Records from a data source

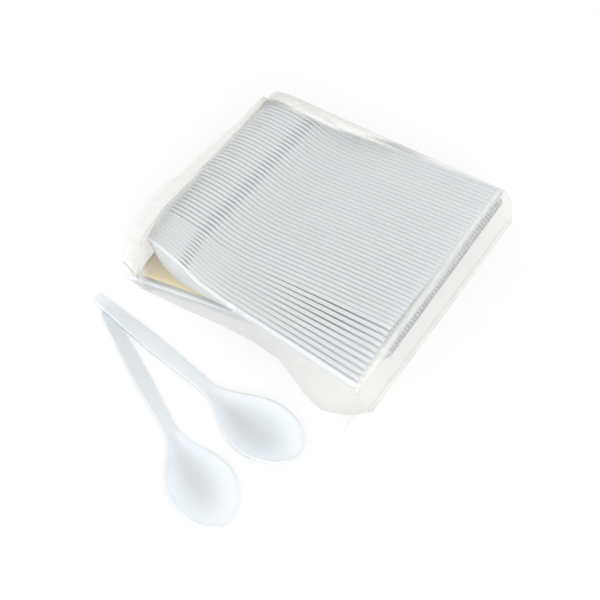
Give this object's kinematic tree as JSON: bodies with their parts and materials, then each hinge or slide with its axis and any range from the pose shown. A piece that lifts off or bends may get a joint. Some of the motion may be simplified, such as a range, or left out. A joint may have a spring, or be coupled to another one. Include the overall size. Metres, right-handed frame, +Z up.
{
  "type": "pack of plastic spoons",
  "caption": "Clear film bag of white plastic spoons, nested on edge in two layers laid top to tail, with loose spoons lying face up beside it.",
  "frame": {"origin": "middle of the footprint's box, on the floor", "axes": "+X along the pack's spoons towards the upper layer's handle ends, +Y from the loose spoons across the pack's rows, +Z up"},
  "size_m": [0.1798, 0.2664, 0.0476],
  "materials": {
    "spoon_plastic": "injection-moulded white polystyrene with a soft gloss",
    "clear_film": "clear thin polyolefin film, wrinkled",
    "slip_paper": "plain pale yellow paper"
  },
  "bodies": {
    "root": {"upper_spoon_01": "spoon_plastic", "upper_spoon_02": "spoon_plastic", "upper_spoon_03": "spoon_plastic", "upper_spoon_04": "spoon_plastic", "upper_spoon_05": "spoon_plastic", "upper_spoon_06": "spoon_plastic", "upper_spoon_07": "spoon_plastic", "upper_spoon_08": "spoon_plastic", "upper_spoon_09": "spoon_plastic", "upper_spoon_10": "spoon_plastic", "upper_spoon_11": "spoon_plastic", "upper_spoon_12": "spoon_plastic", "upper_spoon_13": "spoon_plastic", "upper_spoon_14": "spoon_plastic", "upper_spoon_15": "spoon_plastic", "upper_spoon_16": "spoon_plastic", "upper_spoon_17": "spoon_plastic", "upper_spoon_18": "spoon_plastic", "upper_spoon_19": "spoon_plastic", "upper_spoon_20": "spoon_plastic", "upper_spoon_21": "spoon_plastic", "upper_spoon_22": "spoon_plastic", "upper_spoon_23": "spoon_plastic", "upper_spoon_24": "spoon_plastic", "upper_spoon_25": "spoon_plastic", "upper_spoon_26": "spoon_plastic", "upper_spoon_27": "spoon_plastic", "upper_spoon_28": "spoon_plastic", "upper_spoon_29": "spoon_plastic", "upper_spoon_30": "spoon_plastic", "upper_spoon_31": "spoon_plastic", "upper_spoon_32": "spoon_plastic", "upper_spoon_33": "spoon_plastic", "upper_spoon_34": "spoon_plastic", "upper_spoon_35": "spoon_plastic", "upper_spoon_36": "spoon_plastic", "upper_spoon_37": "spoon_plastic", "upper_spoon_38": "spoon_plastic", "upper_spoon_39": "spoon_plastic", "upper_spoon_40": "spoon_plastic", "upper_spoon_41": "spoon_plastic", "upper_spoon_42": "spoon_plastic", "upper_spoon_43": "spoon_plastic", "upper_spoon_44": "spoon_plastic", "upper_spoon_45": "spoon_plastic", "upper_spoon_46": "spoon_plastic", "upper_spoon_47": "spoon_plastic", "upper_spoon_48": "spoon_plastic", "upper_spoon_49": "spoon_plastic", "upper_spoon_50": "spoon_plastic", "lower_spoons_1": "spoon_plastic", "lower_spoons_2": "spoon_plastic", "lower_spoons_3": "spoon_plastic", "lower_spoons_4": "spoon_plastic", "lower_spoons_5": "spoon_plastic", "loose_spoon_1": "spoon_plastic", "loose_spoon_2": "spoon_plastic", "paper_slip": "slip_paper", "film_bag": "clear_film"}
  },
  "joints": []
}
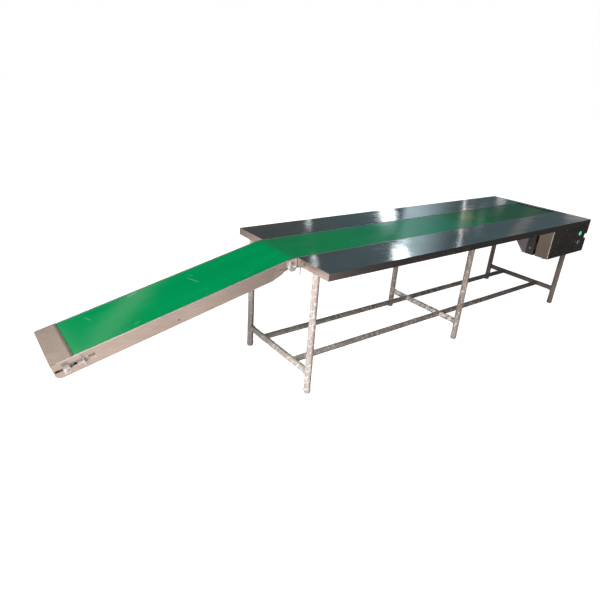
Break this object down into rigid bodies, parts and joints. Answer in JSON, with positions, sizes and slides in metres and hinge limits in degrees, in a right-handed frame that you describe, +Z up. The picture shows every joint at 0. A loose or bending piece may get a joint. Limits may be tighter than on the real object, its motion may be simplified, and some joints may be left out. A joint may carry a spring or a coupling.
{
  "type": "packing conveyor table with infeed slope",
  "caption": "Level steel work table with a flush green belt along its middle, fed by a belt slope that drops away from one end, on pipe legs with a corner control box.",
  "frame": {"origin": "floor level under the middle of the machine's bounding box", "axes": "+X towards the drive end and its control box, +Y away from the operator's side that holds the buttons, +Z up"},
  "size_m": [4.3778, 1.002, 0.86],
  "materials": {
    "wing_sheet": "polished stainless sheet",
    "frame_sheet": "warm satin stainless sheet",
    "bed_sheet": "satin sheet worn by the belt",
    "belt": "green coated belt, satin",
    "pipe": "pipe in its protective film",
    "drum_steel": "turned steel",
    "zinc": "zinc plated",
    "drive_metal": "dark grey enamel",
    "motor_metal": "grey blue enamel, slight texture",
    "chain_steel": "oiled steel",
    "box_sheet": "warm satin sheet",
    "panel_sheet": "dark mirror-like sheet",
    "switch_plastic": "black moulding",
    "green_lens": "lit green lens",
    "white_lens": "lit white lens",
    "fan_plastic": "black moulding",
    "controller_case": "grey moulding"
  },
  "bodies": {
    "frame": {"near_wing": "wing_sheet", "far_wing": "wing_sheet", "end_strip": "wing_sheet", "near_rail": "frame_sheet", "far_rail": "frame_sheet", "near_slope_plate": "frame_sheet", "far_slope_plate": "frame_sheet", "knuckle_plates": "frame_sheet", "table_bed": "bed_sheet", "slope_bed": "bed_sheet", "belt_table_top": "belt", "belt_slope_top": "belt", "belt_head_wrap": "belt", "belt_tail_wrap": "belt", "belt_return_table": "belt", "belt_return_slope": "belt", "drum_bearings": "drive_metal", "takeup_brackets": "zinc", "roller_axles": "zinc", "axle_bolts": "zinc", "tail_cover": "frame_sheet", "cover_screws": "zinc", "leg_near_left": "pipe", "leg_far_left": "pipe", "leg_near_mid": "pipe", "leg_far_mid": "pipe", "leg_near_right": "pipe", "leg_far_right": "pipe", "crossbar_left": "pipe", "crossbar_mid": "pipe", "crossbar_right": "pipe", "stretcher_near": "pipe", "stretcher_far": "pipe", "wing_beams": "frame_sheet", "drive_chain": "chain_steel", "gearbox": "motor_metal", "motor": "motor_metal", "drive_tray": "drive_metal", "control_box": "box_sheet", "front_panel": "panel_sheet", "button_bodies": "switch_plastic", "controller": "controller_case", "frame_bolts": "zinc"},
    "drive_drum": {"drive_drum": "drum_steel", "drum_sprocket": "chain_steel"},
    "takeup": {"tail_axle": "zinc", "takeup_blocks": "zinc"},
    "tail_drum": {"tail_drum": "drum_steel"},
    "takeup_screw_near": {"takeup_screw_near": "zinc"},
    "takeup_screw_far": {"takeup_screw_far": "zinc"},
    "snub_roller": {"snub_roller": "zinc"},
    "idler_a": {"idler_a": "zinc"},
    "idler_b": {"idler_b": "zinc"},
    "knuckle_roller": {"knuckle_roller": "zinc"},
    "hold_down_roller": {"hold_down_roller": "zinc"},
    "gear_output": {"gearbox_sprocket": "chain_steel"},
    "motor_rotor": {"motor_fan": "fan_plastic"},
    "green_button": {"green_button": "green_lens"},
    "white_button": {"white_button": "white_lens"},
    "selector_knob": {"selector_knob": "switch_plastic"}
  },
  "joints": [
    {"name": "drive_drum_spin", "type": "hinge", "parent": "frame", "child": "drive_drum", "pos_m": [2.09263, 0.011, 0.8177], "axis": [0, 1, 0], "continuous": true},
    {"name": "takeup_slide", "type": "slide", "parent": "frame", "child": "takeup", "axis": [0.9728, 0, 0.2317], "range_m": [0, 0.04]},
    {"name": "tail_drum_spin", "type": "hinge", "parent": "takeup", "child": "tail_drum", "pos_m": [-2.1203, 0.011, 0.51189], "axis": [0, 1, 0], "continuous": true},
    {"name": "takeup_screw_near_turn", "type": "hinge", "parent": "takeup", "child": "takeup_screw_near", "pos_m": [-2.04247, -0.197, 0.53043], "axis": [0.9728, 0, 0.2317], "range_deg": [0, 11520]},
    {"name": "takeup_screw_far_turn", "type": "hinge", "parent": "takeup", "child": "takeup_screw_far", "pos_m": [-2.04247, 0.219, 0.53043], "axis": [0.9728, 0, 0.2317], "range_deg": [0, 11520]},
    {"name": "snub_roller_spin", "type": "hinge", "parent": "frame", "child": "snub_roller", "pos_m": [2.00363, 0.011, 0.7969], "axis": [0, 1, 0], "continuous": true},
    {"name": "idler_a_spin", "type": "hinge", "parent": "frame", "child": "idler_a", "pos_m": [0.05893, 0.011, 0.7969], "axis": [0, 1, 0], "continuous": true},
    {"name": "idler_b_spin", "type": "hinge", "parent": "frame", "child": "idler_b", "pos_m": [1.01893, 0.011, 0.7969], "axis": [0, 1, 0], "continuous": true},
    {"name": "knuckle_roller_spin", "type": "hinge", "parent": "frame", "child": "knuckle_roller", "pos_m": [-0.92333, 0.011, 0.7969], "axis": [0, 1, 0], "continuous": true},
    {"name": "hold_down_roller_spin", "type": "hinge", "parent": "frame", "child": "hold_down_roller", "pos_m": [-1.55465, 0.011, 0.623], "axis": [0, 1, 0], "continuous": true},
    {"name": "gear_output_spin", "type": "hinge", "parent": "frame", "child": "gear_output", "pos_m": [1.94363, -0.222, 0.7], "axis": [0, 1, 0], "continuous": true},
    {"name": "motor_rotor_spin", "type": "hinge", "parent": "frame", "child": "motor_rotor", "pos_m": [1.64893, -0.298, 0.65], "axis": [1, 0, 0], "continuous": true},
    {"name": "green_button_push", "type": "slide", "parent": "frame", "child": "green_button", "axis": [0, 1, 0], "range_m": [0, 0.004], "stiffness_N_per_m": 400, "springref_m": -0.002},
    {"name": "white_button_push", "type": "slide", "parent": "frame", "child": "white_button", "axis": [0, 1, 0], "range_m": [0, 0.004], "stiffness_N_per_m": 400, "springref_m": -0.002},
    {"name": "selector_turn", "type": "hinge", "parent": "frame", "child": "selector_knob", "pos_m": [2.04693, -0.479, 0.672], "axis": [0, -1, 0], "range_deg": [0, 90]}
  ],
  "couplings": [
    {"joint": "tail_drum_spin", "follows": "drive_drum_spin", "ratio": 1},
    {"joint": "snub_roller_spin", "follows": "drive_drum_spin", "ratio": -2},
    {"joint": "idler_a_spin", "follows": "drive_drum_spin", "ratio": -2},
    {"joint": "idler_b_spin", "follows": "drive_drum_spin", "ratio": -2},
    {"joint": "knuckle_roller_spin", "follows": "drive_drum_spin", "ratio": -2},
    {"joint": "hold_down_roller_spin", "follows": "drive_drum_spin", "ratio": 2.5333},
    {"joint": "gear_output_spin", "follows": "drive_drum_spin", "ratio": 1.1538},
    {"joint": "motor_rotor_spin", "follows": "drive_drum_spin", "ratio": 34.615},
    {"joint": "takeup_screw_near_turn", "follows": "takeup_slide", "rad_per_m": 5026.5},
    {"joint": "takeup_screw_far_turn", "follows": "takeup_slide", "rad_per_m": 5026.5}
  ]
}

Exercise directions
Where a line in the material contains "with", copy that line.

Answer for the task
Give this object's kinematic tree as JSON: bodies with their parts and materials, then each hinge or slide with its axis and any range from the pose shown. A piece that lifts off or bends may get a joint. Some of the motion may be simplified, such as a range, or left out. A joint may have a spring, or be coupled to another one. Include the overall size. Metres, right-handed frame, +Z up.
  "caption": "Clear film bag of white plastic spoons, nested on edge in two layers laid top to tail, with loose spoons lying face up beside it.",
    "spoon_plastic": "injection-moulded white polystyrene with a soft gloss",
Break this object down into rigid bodies, parts and joints. Answer in JSON, with positions, sizes and slides in metres and hinge limits in degrees, in a right-handed frame that you describe, +Z up. The picture shows every joint at 0. A loose or bending piece may get a joint. Limits may be tighter than on the real object, its motion may be simplified, and some joints may be left out. A joint may carry a spring or a coupling.
  "type": "packing conveyor table with infeed slope",
  "caption": "Level steel work table with a flush green belt along its middle, fed by a belt slope that drops away from one end, on pipe legs with a corner control box.",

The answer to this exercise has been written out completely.